From 118,375 tonnes on 17 March 2026, stocks have drawn consistently: to 115,275 by 27 March 2026, falling further to 112,325 by 8 April 2026. The 8 April 2026 draw alone was 1,600 tonnes, the largest single-session decline in the post-surge sequence. The three-month price has recovered from its $3,060 trough to $3,292.50. The draw rate is accelerating.

That pattern reflects something the headline stock figure obscures. LME zinc inventory is not evenly distributed. On-warrant levels reflect a structurally uneven split between Asia and Europe, and that regional dislocation is what periodically lifts nearby spreads into backwardation and supports elevated physical premiums in supply-constrained locations. Headline global balance figures do not capture the granular reality of where metal sits and who can access it. Availability, not just supply, is what prices the nearby market.

Upstream, the picture looks different, and in some respects more bearish.

Rising spot treatment charges (TC) are sending an unambiguous signal: the mined zinc market is loosening. After years of disruptions and curtailments between 2022 and 2024, concentrate availability has recovered. Smelters are regaining negotiating leverage. Boliden's Tara mine in Ireland has restarted. Ivanhoe's Kipushi project in the DRC is ramping up. The mined supply recovery that analysts have been forecasting is broadly on schedule, and the market is expected to move into modest surplus this year.

The refining bottleneck

Mined supply and smelter output are different parts of the chain. That distinction matters more than it might appear.

Smelter capacity in both China and Europe remains constrained, preventing upstream feedstock gains from fully translating into refined metal supply. Concentrate from a restarted mine in Ireland or a ramping project in the DRC still needs to be processed before it can reach consumers or LME warrant stocks. More ore does not mean more metal. Yet.

The TC signal is the classic early-cycle pattern. Mine markets turn first. Metal follows. The lag is a countdown, but it has not yet expired.

On the demand side, there is little to accelerate it. China's property sector remains zinc's most significant vulnerability. Demand from galvanised steel, which accounts for roughly half of all zinc consumption, has been stop-start, held back by a construction sector that has yet to find a sustainable floor. There is no broad-based recovery underway. There is cautious, uneven buying, heavily contingent on policy signals and project pipelines that remain uncertain. Until China builds again with conviction, sustained price rallies will remain difficult to justify on fundamentals alone.

In Europe, energy costs are keeping smelter margins fragile and the threat of further curtailments very much alive. That structural vulnerability functions as a price floor. When demand weakens and prices soften, uneconomic smelters pull back, tightening refined supply and limiting the downside. It is not a bullish argument. It is a meaningful constraint on how far prices can fall.

The macro backdrop is not helping.
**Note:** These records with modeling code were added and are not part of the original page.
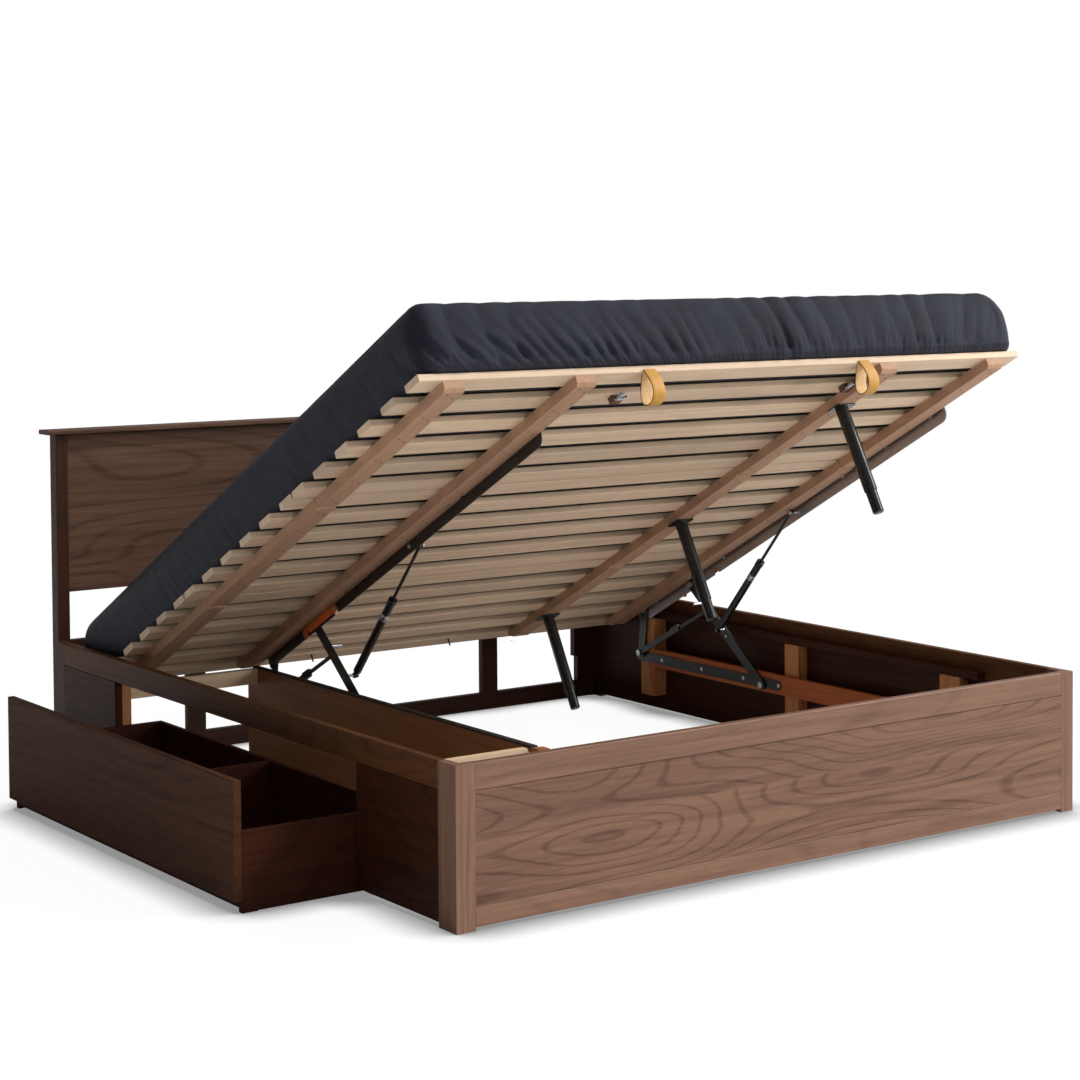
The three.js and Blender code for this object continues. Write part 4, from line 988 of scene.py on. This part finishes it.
class BED_OT_boards(bpy.types.Operator):
    """Gives the frame's walnut boards, the drawer and the inner posts their wood"""

    bl_idname = "bed.boards"
    bl_label = "Boards"

    def execute(self, context):
        colours = context.scene.bed_colours
        # Painted shade: the side walnut's darker colours stand in for the shade on the sides
        painted_shade_side_light, painted_shade_side_dark = tuple(colours.side_painted_shade_light), tuple(colours.side_painted_shade_dark)
        side = wood("walnut_side", painted_shade_side_light, painted_shade_side_dark, "Y", 0.45, 0.8, rings=40.0, shine=0.1)
        self.ends(colours)
        self.sides(colours, side)
        self.inner_posts(colours, side)
        self.drawer(colours)
        return {"FINISHED"}

    def ends(self, colours):
        """The foot end and the headboard's panel and cap."""
        light, dark = tuple(colours.walnut_light), tuple(colours.walnut_dark)
        rail = wood("walnut_foot_rail", light, dark, "X", 0.42, 0.4, shift=3.0)
        panel = wood("walnut_foot_panel", light, dark, "X", 0.42, 1.0, board=(2, FOOT_BOARD),
                     rings=52.0, shine=0.2)
        post = wood("walnut_foot_post", light, dark, "Z", 0.42, 0.4)
        # Painted shade: the headboard is the foot's walnut darkened to 0.6 and 0.4 for the shade it
        # lies in
        head = wood("walnut_headboard", toned(light, 0.60), toned(dark, 0.40), "X", 0.45, 0.75,
                    shift=1.3, rings=30.0, shine=0.12)
        dress(["foot_top_rail", "foot_bottom_rail"], [rail])
        dress(["foot_panel"], [panel], 0.4 * MM)
        dress(["foot_left_post", "foot_right_post"], [post])
        dress(["headboard_panel", "headboard_cap"], [head])

    def sides(self, colours, side):
        """The side panels, the headboard's posts and the rails between them."""
        # Painted shade: the side panels, headboard posts and head rails take the darkened side walnut
        light, dark = tuple(colours.side_painted_shade_light), tuple(colours.side_painted_shade_dark)
        upright = wood("walnut_upright", light, dark, "Z", 0.5, 0.5)
        cross = wood("walnut_cross", light, dark, "X", 0.5, 0.5)
        dress(["headboard_left_post", "headboard_right_post"], [upright])
        dress(["left_foot_panel", "left_head_panel", "right_panel"], [side])
        dress(["head_middle_rail", "head_lower_frame"], [cross])

    def inner_posts(self, colours, side):
        """The top rails with their ledgers, the mount rail, the cross rails and the divider."""
        # Painted shade: the top rails' colour is walnut darkened for the shaded sides
        light = tuple(colours.side_rail_painted_shade)
        top_rail = wood("walnut_side_rail", light, toned(light, 0.4), "Y", 0.45, 0.8, rings=40.0,
                        shine=0.1)
        beech = tuple(colours.beech)
        post = wood("beech_post", beech, toned(beech, 0.62), "Z", 0.6, 0.5)
        rail = wood("beech_rail", beech, toned(beech, 0.62), "Y", 0.6, 0.5)
        dress(["left_top_rail"], [top_rail, rail], rule=ledger_rule)
        dress(["right_top_rail"], [top_rail, side], rule=ledger_rule)
        orange = linear(184, 104, 58)
        mount = wood("mount_rail_wood", orange, toned(orange, 0.62), "Y", 0.6, 0.5)
        # Painted light: the cross rails' pale wood is made paler still, standing in for the light on
        # them
        painted_light_pale = tuple(colours.cross)
        painted_light_cream = wood("cross_rail_wood", painted_light_pale, toned(painted_light_pale, 0.72), "X", 0.6, 0.5)
        dress(["right_mount_rail"], [post, mount], rule=mount_rule)
        dress(["foot_cross_rail", "head_cross_rail"], [post, painted_light_cream], rule=cross_rule)
        divider = tuple(colours.divider)
        ply = wood("divider_ply", divider, toned(divider, 0.6), "Y", 0.5, 0.7)
        dress(["divider_panel"], [ply])
        dress(["divider_cap"], [plain("edge_trim", linear(30, 29, 30))])

    def drawer(self, colours):
        """The drawer's front and its darker box."""
        # Painted shade: the drawer front's darkened walnut stands in for its shade
        light = tuple(colours.drawer)
        front = wood("walnut_drawer", light, toned(light, 0.4), "Y", 0.5, 0.8, shift=2.0,
                     shine=0.06, rings=40.0)
        warm, warm_dark = linear(74, 36, 22), linear(38, 16, 8)
        inside = wood("drawer_box", warm, warm_dark, "Y", 0.5, 0.5, shine=0.1)
        across = wood("drawer_side", warm, warm_dark, "X", 0.5, 0.5, shine=0.1)
        dress(["drawer_front"], [front])
        dress(["drawer_back", "drawer_bottom"], [inside])
        dress(["drawer_foot_side", "drawer_head_side", "drawer_partition"], [across])


class BED_OT_slats(bpy.types.Operator):
    """Gives the slats and bearers their wood, and adds dark discs of painted shade for the screw
    recesses
    """

    bl_idname = "bed.slats"
    bl_label = "Slats"

    def execute(self, context):
        colours = context.scene.bed_colours
        slat, bearer = tuple(colours.slat), tuple(colours.bearer)
        pine = wood("pine_slat", slat, toned(slat, 0.68), "X", 0.6, 0.45,
                    board=(1, SLAT_PITCH), platform=True, rings=12.0)
        pink = wood("bearer_wood", bearer, toned(bearer, 0.66), "Y", 0.6, 0.5,
                    platform=True, rings=12.0)
        black = plain("peg_plastic", linear(24, 24, 26))

        sections = [f"slatted_section_{name}" for name in ("foot", "middle", "head")]
        dress(sections, [pine, pink, black], 0.8 * MM, section_rule)
        # Painted shade: dark discs stand in for the shade in the screw recesses
        screw_dots([plain("screw_recess", linear(46, 34, 28))])
        return {"FINISHED"}


class BED_OT_steelwork(bpy.types.Operator):
    """Paints the lift's steelwork, legs and catches, and adds the struts' bands"""

    bl_idname = "bed.steelwork"
    bl_label = "Steelwork"

    def execute(self, context):
        colours = context.scene.bed_colours
        black = painted_steel("black_steel_paint", tuple(colours.steel))
        gloss = painted_steel("black_tube_paint", tuple(colours.steel), 0.22)
        bright = zinc("bright_zinc")
        rust = painted_steel("rust_paint", tuple(colours.rust), 0.4)
        brown = plain("brown_plastic", linear(92, 56, 38))

        sides = ("left", "right")
        stays = [f"stay_{piece}_{side}" for piece in ("sleeve", "arm") for side in sides]
        dress([f"base_rail_{side}" for side in sides], [black, bright], 0.4 * MM, base_rule)
        dress([f"upper_rail_{side}" for side in sides], [black, bright], 0.4 * MM, upper_rule)
        dress([f"rear_link_{side}" for side in sides], [black], 0.4 * MM)
        dress([f"main_link_{side}" for side in sides], [black, bright], 0.4 * MM, link_rule)
        dress(stays, [black], 0.3 * MM)
        dress([f"strut_rod_{side}" for side in sides], [black], 0.2 * MM)
        dress([f"strut_cylinder_{side}" for side in sides], [gloss], 0.4 * MM)
        dress([f"leg_tube_{i}" for i in (1, 2, 3)], [gloss], 0.5 * MM)
        dress([f"leg_foot_{i}" for i in (1, 2, 3)], [gloss], 0.5 * MM)
        dress([f"safety_catch_{side}" for side in sides], [rust], 0.3 * MM)

        dress([f"slat_catch_{i}" for i in (1, 2)], [bright, brown], 0.4 * MM, catch_rule)
        strut_bands([bright, gloss])
        return {"FINISHED"}


class BED_OT_mattress(bpy.types.Operator):
    """Makes the mattress that fills the sheet"""

    bl_idname = "bed.mattress"
    bl_label = "Mattress"

    def execute(self, context):
        # Painted shade: the ticking is dark grey so that its underside between the slats reads as
        # shaded
        mattress_piece([cloth("mattress_ticking", linear(44, 41, 40), 1.2 * MM, 0.1)])
        return {"FINISHED"}


class BED_OT_sheet(bpy.types.Operator):
    """Makes the fitted sheet with its gathers and hem"""

    bl_idname = "bed.sheet"
    bl_label = "Fitted sheet"

    def execute(self, context):
        obj = sheet_piece([
            cloth("sheet_weave", tuple(context.scene.bed_colours.sheet), 0.7 * MM, 0.0, 0.45, 0.2),
        ])
        return {"FINISHED"}


class BED_OT_loops(bpy.types.Operator):
    """Makes the two leather pull loops"""

    bl_idname = "bed.loops"
    bl_label = "Pull loops"

    def execute(self, context):
        colours = context.scene.bed_colours
        skins = [leather("loop_leather", tuple(colours.leather)),
                 leather("loop_suede", tuple(colours.suede), 900.0, 0.85),
                 leather("loop_edge", linear(92, 58, 26), 900.0, 0.7)]
        for number, x in enumerate((0.6535, 1.3255), 1):
            loop_piece(number, x, skins)
        return {"FINISHED"}


class BED_PT_panel(bpy.types.Panel):
    """Lists the bed's sizes, colours and making steps"""

    bl_idname = "BED_PT_panel"
    bl_label = "Ottoman bed"
    bl_space_type = "VIEW_3D"
    bl_region_type = "UI"
    bl_category = "Bed"

    def draw(self, context):
        for group in (context.scene.bed_sizes, context.scene.bed_colours):
            column = self.layout.column()
            for name in group.bl_rna.properties.keys():
                if name not in ("rna_type", "name"):
                    column.prop(group, name)
        for step in STEPS:
            self.layout.operator(step.bl_idname)


STEPS = (
    BED_OT_stage, BED_OT_boards, BED_OT_slats, BED_OT_steelwork,
    BED_OT_mattress, BED_OT_sheet, BED_OT_loops,
)
CLASSES = (BedSizes, BedColours, *STEPS, BED_PT_panel)


def register():
    for item in CLASSES:
        bpy.utils.register_class(item)
    bpy.types.Scene.bed_sizes = bpy.props.PointerProperty(type=BedSizes)
    bpy.types.Scene.bed_colours = bpy.props.PointerProperty(type=BedColours)


def unregister():
    del bpy.types.Scene.bed_colours
    del bpy.types.Scene.bed_sizes
    for item in reversed(CLASSES):
        bpy.utils.unregister_class(item)


def main():
    register()
    for step in STEPS:
        group, name = step.bl_idname.split(".")
        getattr(getattr(bpy.ops, group), name)()


if __name__ == "__main__":
    main()
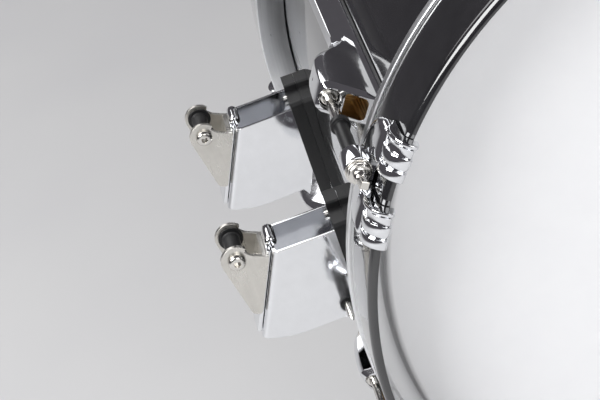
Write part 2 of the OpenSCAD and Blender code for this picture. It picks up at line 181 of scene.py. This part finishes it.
def chrome(name, colour=(0.83, 0.84, 0.86), low=0.03, high=0.1):
    k = Look(name, colour, 0.05, 1.0)
    smear = k.add(k.noise(38, 5, 0.62), k.noise(210, 3, 0.6))
    k.vary_rough(smear, 0.75, 1.35, low, high)
    k.vary_colour(k.noise(120, 3, 0.6), 0.3, 0.75, tuple(c * 0.95 for c in colour), colour)
    k.bump(k.noise(300, 1, 0.4), 0.01, 0.00003)
    return k.m


def drawn_metal(name, colour, low, high, stretch, scratch=0.06):
    """Metal with fine lines along one direction, as brushing or turning leaves."""
    k = Look(name, colour, (low + high) / 2, 1.0)
    lines = k.noise(420, 4, 0.65, k.stretched(stretch))
    k.vary_rough(k.add(lines, k.noise(45, 4, 0.6)), 0.7, 1.3, low, high)
    k.vary_colour(k.add(lines, k.noise(160, 3, 0.5)), 0.6, 1.4, tuple(c * 0.86 for c in colour), colour)
    k.bump(lines, scratch, 0.0001)
    return k.m


def moulded(name, colour, low, high, grain, depth):
    k = Look(name, colour, (low + high) / 2)
    fine = k.noise(grain, 3, 0.6)
    worn = tuple(c * 1.8 + 0.002 for c in colour)
    k.vary_colour(k.add(fine, k.noise(30, 4, 0.6)), 0.6, 1.4, colour, worn)
    k.vary_rough(k.add(fine, k.noise(60, 4, 0.6)), 0.7, 1.3, low, high)
    k.bump(fine, 0.25, depth)
    return k.m


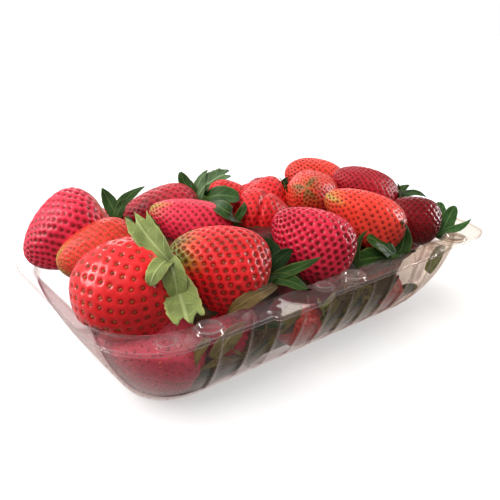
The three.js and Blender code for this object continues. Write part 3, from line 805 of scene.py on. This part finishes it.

A strong dollar and persistently elevated interest rates are weighing on base metals as an asset class, constraining investment flows, raising the cost of carry, and dampening the speculative appetite that can amplify moves in either direction. Until that environment shifts, whether through rate cuts, dollar weakness, or a genuine uptick in risk appetite, the ceiling on price rallies will remain lower than the underlying structural picture might otherwise support.

Korea Zinc's launch this week of Project Crucible, a $7.4 billion integrated smelter in Clarksville, Tennessee, with production not expected until 2029, is a signal of where the market thinks the structural gap lies, and precisely how long it will take to close it.

The March warehouse surge looked like a resolution. The draw that followed suggests the Western market absorbed it and came back for more. Spread and cancelled warrant data will show whether the surplus forming upstream can reach LME delivery points fast enough to change.

Cancelled warrants tend to move before the price does.